AI & ML Flashcards
Artificial Intelligence
Development of intelligent systems capable of performing tasks that typically require human intelligence
Examples include perception, reasoning, learning, problem-solving, decision-making
Used for technologies like computer vision, facial recognition, fraud detection, and intelligent document processing
Machine Learning
Type of AI for building methods that allow machines to learn, but not the same as AI
Data is leveraged to improve computer performance on a set of tasks
Make predictions based on data used to train the model; no explicit programming of rules
Neural Network
Method in AI where nodes are connected together and organized in layers, talking to each other by passing data to the next layer
Creates an adaptive system that computers use to learn from their mistakes and improve continuously
Consists of Input Layer, Hidden Layers, and Output Layer
Deep Learning
Method in AI that teaches computers to process data in a way that is inspired by the human brain
Uses neurons and synapses to train a model; process is more complex patterns in the data than traditional ML
Computer Vision, NLP; takes a large amount of input data and requires GPU
Generative AI
Field of computer science as a subset of Deep Learning for generating new data similar to the data it was trained on, such as images, text, audio, video, code, etc.
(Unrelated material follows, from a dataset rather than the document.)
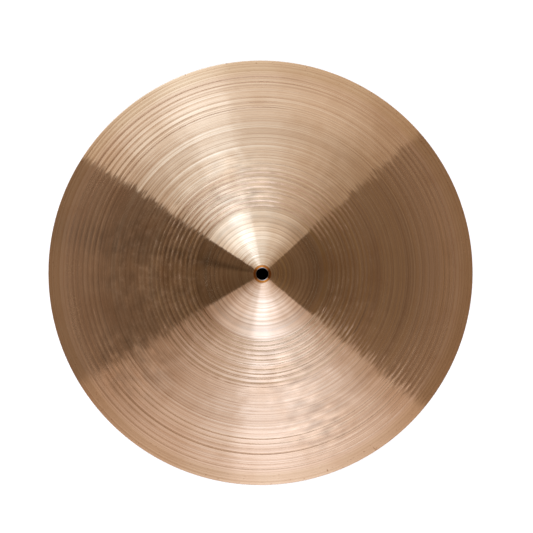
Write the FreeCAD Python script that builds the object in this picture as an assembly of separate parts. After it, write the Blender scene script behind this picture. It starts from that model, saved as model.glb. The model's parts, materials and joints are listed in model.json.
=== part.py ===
"""Crash cymbal, 18 inch: a round plate of cast bell bronze, hammered to a shallow bow and turned on a lathe.

The plate is a single turned solid. It has a pressed bell with a bevelled hole for the stand's rod, a hollow
shoulder, a bow that thins towards the rim, and a squared edge. Tonal grooves are turned into the upper face
in three zones: on the bell, beside it, and inside the rim. Millimetres, +Z up. The origin is on the axis, in
the plane of the rim that the plate lies on.
"""

import FreeCAD, Part
import math
import os

# Plate
plate_diameter = 457.2
edge_thickness = 0.7
bell_thickness = 1.4
bow_height = 23.0  # underside of the bell's foot above the plane of the rim

# Bell, measured on its underside
bell_diameter = 128.0
bell_height = 23.5  # from the foot to the crown, if there were no hole
shoulder_radius = 18.0  # hollow round between the bell and the bow, on the upper face

# Hole in the crown
hole_diameter = 12.7
bevel_width = 3.1  # worn, rounded bevel round the upper mouth
bevel_drop = 0.4
bevel_swell = 0.16  # how far the bevel swells above a straight one
burr_chamfer = 0.15  # broken edge round the lower mouth

# Tonal grooves: each is one deep pass of the turning tool, and a crest stands between two of them
groove_depth = 0.12
bell_groove_pitch = 4.6
inner_groove_pitch = 4.9  # on the bow beside the bell
outer_groove_pitch = 5.6  # on the bow inside the rim

# Stretches of the upper face that have no grooves
plain_crown_diameter = 43.0  # round the hole
shoulder_land = 5.0  # each side of the bell's foot
hammered_band = 55.0  # midway between the bell's foot and the edge
rim_band = 16.0  # inside the edge
pass_bulge = 0.06  # the bell and the bow are turned in passes, each at most this high above its chord

AXIS = FreeCAD.Vector(0, 0, 1)
ORIGIN = FreeCAD.Vector(0, 0, 0)

plate_radius = plate_diameter / 2
foot_radius = bell_diameter / 2
hole_radius = hole_diameter / 2


def point(radius, height):
    """A point of the turned section."""
    return FreeCAD.Vector(radius, 0, height)


def steps(start, end, count):
    """Radii from start to end, with count equal steps between them."""
    return [start + (end - start) * number / count for number in range(count + 1)]


class Crown:
    """A circle of the section whose centre is on the axis: the bell or the bow, seen from the side."""

    def __init__(self, centre, size):
        self.centre = centre
        self.size = size

    @classmethod
    def through(cls, inner, outer):
        """The circle through two points of the section, the inner one higher."""
        rise = inner.z - outer.z
        centre = (inner.z + outer.z) / 2 - (outer.x**2 - inner.x**2) / (2 * rise)
        return cls(centre, math.hypot(outer.x, outer.z - centre))

    def offset(self, distance):
        return Crown(self.centre, self.size + distance)

    def height(self, radius):
        return self.centre + math.sqrt(self.size**2 - radius**2)

    def passes(self, start, end):
        """Radii from start to end, evenly spaced along the circle, with a bulge of pass_bulge at most."""
        first = math.asin(start / self.size)
        last = math.asin(end / self.size)
        widest = 2 * math.acos(1 - pass_bulge / self.size)
        count = math.ceil((last - first) / widest)
        return [self.size * math.sin(angle) for angle in steps(first, last, count)]


class Skin:
    """One face of the plate in section: bell, hollow shoulder and bow, tangent to each other."""

    def __init__(self, bell, bow, shoulder):
        to_bell = bell.size + shoulder
        to_bow = bow.size + shoulder
        self.bell = bell
        self.bow = bow
        self.shoulder = shoulder
        self.hollow_height = (to_bell**2 - bell.centre**2 - to_bow**2 + bow.centre**2) / (
            2 * (bow.centre - bell.centre)
        )
        self.hollow_radius = math.sqrt(to_bell**2 - (self.hollow_height - bell.centre) ** 2)
        self.bell_end = self.hollow_radius * bell.size / to_bell
        self.bow_start = self.hollow_radius * bow.size / to_bow

    def height(self, radius):
        if radius < self.bell_end:
            return self.bell.height(radius)
        if radius > self.bow_start:
            return self.bow.height(radius)
        return self.hollow_height - math.sqrt(self.shoulder**2 - (radius - self.hollow_radius) ** 2)

    def at(self, radius):
        """The point of the face at a radius."""
        return point(radius, self.height(radius))

    def plain(self, start, end):
        """The face between two radii: passes over the bell and the bow, one arc in the hollow."""
        radii = [start]
        if start < self.bell_end:
            radii += self.bell.passes(start, min(end, self.bell_end))[1:]
        if start < self.bow_start and end > self.bell_end:
            radii += [min(end, self.bow_start)]
        if end > self.bow_start:
            radii += self.bow.passes(max(start, self.bow_start), end)[1:]
        return [
            Part.Arc(self.at(inner), self.at((inner + outer) / 2), self.at(outer)).toShape()
            for inner, outer in zip(radii, radii[1:])
        ]

    def grooved(self, start, end, pitch):
        """A whole number of grooves of about the pitch, from a crest at start to a crest at end."""
        edges = []
        crests = steps(start, end, max(1, round((end - start) / pitch)))
        for inner, outer in zip(crests, crests[1:]):
            valley = self.at((inner + outer) / 2) - point(0, groove_depth)
            edges.append(Part.makeLine(self.at(inner), valley))
            edges.append(Part.makeLine(valley, self.at(outer)))
        return edges


def plate_skins():
    """The upper and the lower face. Their bows are different circles, so the plate thins towards the rim."""
    foot = point(foot_radius, bow_height)
    under_bell = Crown.through(point(0, bow_height + bell_height), foot)
    under_bow = Crown.through(foot, point(plate_radius, 0))
    upper_bow = Crown.through(foot + point(0, bell_thickness), point(plate_radius, edge_thickness))
    upper = Skin(under_bell.offset(bell_thickness), upper_bow, shoulder_radius)
    lower = Skin(under_bell, under_bow, shoulder_radius + bell_thickness)
    return upper, lower


def upper_edges(skin):
    """From the bevel round the hole out to the edge, on the upper face."""
    crown_end = plain_crown_diameter / 2
    bell_stop = foot_radius - shoulder_land
    bow_start = foot_radius + shoulder_land
    bow_stop = plate_radius - rim_band
    midway = (foot_radius + plate_radius) / 2
    hammered_start = midway - hammered_band / 2
    hammered_stop = midway + hammered_band / 2
    return [
        *skin.plain(hole_radius + bevel_width, crown_end),
        *skin.grooved(crown_end, bell_stop, bell_groove_pitch),
        *skin.plain(bell_stop, bow_start),
        *skin.grooved(bow_start, hammered_start, inner_groove_pitch),
        *skin.plain(hammered_start, hammered_stop),
        *skin.grooved(hammered_stop, bow_stop, outer_groove_pitch),
        *skin.plain(bow_stop, plate_radius),
    ]


def hole_edges(upper, lower):
    """The rounded bevel, the wall of the hole and the broken edge at its lower mouth."""
    crown = upper.at(hole_radius + bevel_width)
    mouth = point(hole_radius, crown.z - bevel_drop)
    swell = (mouth + crown) / 2 + point(0, bevel_swell)
    burr = lower.at(hole_radius + burr_chamfer)
    wall_end = point(hole_radius, burr.z + burr_chamfer)
    return [
        Part.Arc(crown, swell, mouth).toShape(),
        Part.makeLine(mouth, wall_end),
        Part.makeLine(wall_end, burr),
    ]


def cymbal_plate():
    """The whole plate, turned from its half section."""
    upper, lower = plate_skins()
    edges = [
        *upper_edges(upper),
        Part.makeLine(upper.at(plate_radius), lower.at(plate_radius)),
        *lower.plain(hole_radius + burr_chamfer, plate_radius),
        *hole_edges(upper, lower),
    ]
    section = Part.Face(Part.Wire(Part.__sortEdges__(edges)))
    return section.revolve(ORIGIN, AXIS, 360)


def main():
    os.makedirs("parts", exist_ok=True)
    plate = cymbal_plate()
    plate.exportStep("parts/cymbal_plate.step")
    print("valid", plate.isValid(), "faces", len(plate.Faces), "volume cm3", round(plate.Volume / 1000, 1))


main()
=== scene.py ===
import json
import math

import bpy
import numpy as np
from mathutils import Matrix, Vector


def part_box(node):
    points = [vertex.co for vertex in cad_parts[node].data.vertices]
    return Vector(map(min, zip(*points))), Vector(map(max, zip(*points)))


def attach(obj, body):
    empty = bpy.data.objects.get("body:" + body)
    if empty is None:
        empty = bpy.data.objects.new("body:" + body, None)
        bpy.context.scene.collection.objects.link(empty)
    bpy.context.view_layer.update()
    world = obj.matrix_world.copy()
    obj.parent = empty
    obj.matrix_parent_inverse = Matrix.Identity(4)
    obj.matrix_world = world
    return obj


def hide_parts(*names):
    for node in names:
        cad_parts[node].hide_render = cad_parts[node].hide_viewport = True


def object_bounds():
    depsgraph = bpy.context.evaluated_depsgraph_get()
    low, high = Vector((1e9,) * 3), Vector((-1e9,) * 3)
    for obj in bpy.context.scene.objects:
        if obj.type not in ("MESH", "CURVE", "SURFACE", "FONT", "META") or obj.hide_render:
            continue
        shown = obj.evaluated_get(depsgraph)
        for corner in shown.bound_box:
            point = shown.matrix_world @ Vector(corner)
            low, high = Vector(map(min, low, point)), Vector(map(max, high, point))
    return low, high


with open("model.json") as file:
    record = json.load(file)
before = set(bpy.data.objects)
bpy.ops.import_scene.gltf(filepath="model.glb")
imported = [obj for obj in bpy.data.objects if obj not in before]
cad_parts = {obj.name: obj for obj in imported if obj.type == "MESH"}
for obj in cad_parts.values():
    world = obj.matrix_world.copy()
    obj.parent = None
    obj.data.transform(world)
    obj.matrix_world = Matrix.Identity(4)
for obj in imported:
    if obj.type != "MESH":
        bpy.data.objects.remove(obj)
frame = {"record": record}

mm = 0.001
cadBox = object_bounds()
plateLow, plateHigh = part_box("cymbal_plate")
centreHole = next(mount for mount in frame["record"]["mounts"] if mount["name"] == "centre_hole")
print("frame loaded: plate", round((plateHigh.x - plateLow.x) / mm, 1), "mm across")


# an sRGB hex value as linear red, green, blue and alpha
def linearColour(hexColour):
    channels = [int(hexColour[start:start + 2], 16) / 255 for start in (1, 3, 5)]
    return [c / 12.92 if c <= 0.04045 else ((c + 0.055) / 1.055) ** 2.4 for c in channels] + [1.0]


# adds one node; a setting names an input or a property, and a socket given as a value becomes a link
def addNode(tree, kind, inputs=None, **properties):
    node = tree.nodes.new(kind)
    for name, value in properties.items():
        setattr(node, name, value)
    for name, value in (inputs or {}).items():
        if isinstance(value, bpy.types.NodeSocket):
            tree.links.new(value, node.inputs[name])
        else:
            node.inputs[name].default_value = value
    return node


# a curve through places and heights
def setCurve(node, places):
    points = node.mapping.curves[0].points
    points[0].location = places[0]
    points[1].location = places[-1]
    for place, height in places[1:-1]:
        points.new(place, height)
    node.mapping.update()
    return node.outputs[0]


plateForm = {  # millimetres
    "edgeThickness": 0.7,
    "edgeRounding": 0.15,
    "bellThickness": 1.4,
    "bowHeight": 23.0,
    "bellDiameter": 128.0,
    "bellHeight": 23.5,
    "shoulderRadius": 18.0,
    "bevelWidth": 3.1,
    "bevelDrop": 0.4,
    "bevelSwell": 0.12,
    "burrChamfer": 0.15,
}

grooves = {  # millimetres
    "crownEnd": 21.5,
    "shoulderLand": 5.0,
    "hammeredBand": 55.0,
    "rimBand": 16.0,
    "bellPitch": 4.6,
    "innerPitch": 4.9,
    "outerPitch": 5.6,
    "faintPitch": 4.3,
    "rimPitch": 3.2,
    "rimLand": 2.5,
    "depth": 0.15,
    "faintShare": 0.4,  # how strong the grooves of the hammered band and the rim are
    "depthSpread": 0.3,  # share by which one groove may be shallower than the next
    "strengthRange": (0.65, 1.0),  # shares of the shade and the lean that a groove may have
    "crestWander": 0.07,  # share of the pitch
    "ringsPerGroove": 6,
    # over one pitch: how dark the cut is, and how far its flank leans (inwards is below zero)
    "shade": [(0.0, 0.3), (0.17, 1.0), (0.4, 0.1), (1.0, 0.0)],
    "lean": [(0.0, 0.5), (0.4, 0.5), (0.6, -1.0), (0.9, -1.0), (1.0, 0.0)],
}

hammering = {  # millimetres
    "innerRadius": 78.0,
    "outerRadius": 208.0,
    "rowSpacing": 10.0,
    "markSpacing": 12.0,
    "markSize": 3.6,
    "depth": 0.042,
    # shares of a spacing by which a mark may lie off its row or its turn
    "rowWander": 0.3,
    "turnWander": 0.35,
    # shares of the size and the depth that a mark may have
    "sizeRange": (0.8, 1.3),
    "depthRange": (0.2, 1.0),
    "fadeReach": 3.0,  # times its size, beyond which a mark no longer counts
}

meshing = {
    "turns": 288,
    "plainStep": 1.8,  # millimetres
    "undersideStep": 4.5,
    "edgeStart": 1.0,  # inside the edge, where the even rings end
    "bevelRings": 8,
}

plateRadius = (plateHigh.x - plateLow.x) / 2 / mm
holeRadius = centreHole["dims"]["r_mm"]
footRadius = plateForm["bellDiameter"] / 2
chance = np.random.default_rng(18)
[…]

Unlabeled Data is used to pre-train a Foundation Model backed by a neural network; this model can then be adapted for more specific uses like text generation, info extraction, chatbots, and more
Training Data
Large dataset used to train MLs to process information and accurately predict outcomes, and is the most critical stage to building a good model
Can be Structured or Unstructured; Labeled or Unlabeled
Labeled Data
ML data that includes both input features and corresponding output labels
Used for Supervised Learning, where the model is trained to map inputs to known outputs
For example, dataset with images of animals where each image is labeled with the corresponding animal type
Unlabeled Data
ML data that includes only input features without any output labels
For example, a collection of images without any associated labels
Used for Unsupervised Learning, where the model tries to find patterns or structures in the data
Structured Data
Data is organized in a structured format, often in rows and columns
Tabular Data is data arranged in a table with rows representing records and columns representing features
Time Series Data is a series of data points collected or recorded at successive points in time
Unstructured Data
Data that doesn’t follow a specific structure and is often text-heavy or multimedia content
Text Data is unstructured text such as articles, social media posts, or customer reviews
Image Data is data in the form of images, which can vary widely in format and content
Supervised Learning
ML learning method that learns a mapping function that can predict the output for new unseen input data
Needs Labeled Data; very powerful, but difficult to perform on millions of datapoints
Regression
Supervised Learning technique used to predict a numeric value based on input data
The output variable is continuous, meaning it can take any value within a range
Used when the goal is to predict a quantity or a real value; predicting house prices, stock prices, weather forecasting, etc.
Classification
Supervised Learning technique used to predict the categorical label of input data
Output variable is discrete, which means it falls into a specific category or class
Used for scenarios where decisions or predictions need to be made between distinct categories; fraud, image types, diagnostics
Classify emails, animals; give labels to movies
Training Set
Data set used to train the model
Typically, 60-80% of the dataset
For example, 800 labeled images from a dataset of 1000 images
Validation Set
Data set used to tune model parameters and validate performance
Typically, 10-20% of the dataset
For example, 100 labeled images for hyperparameter tuning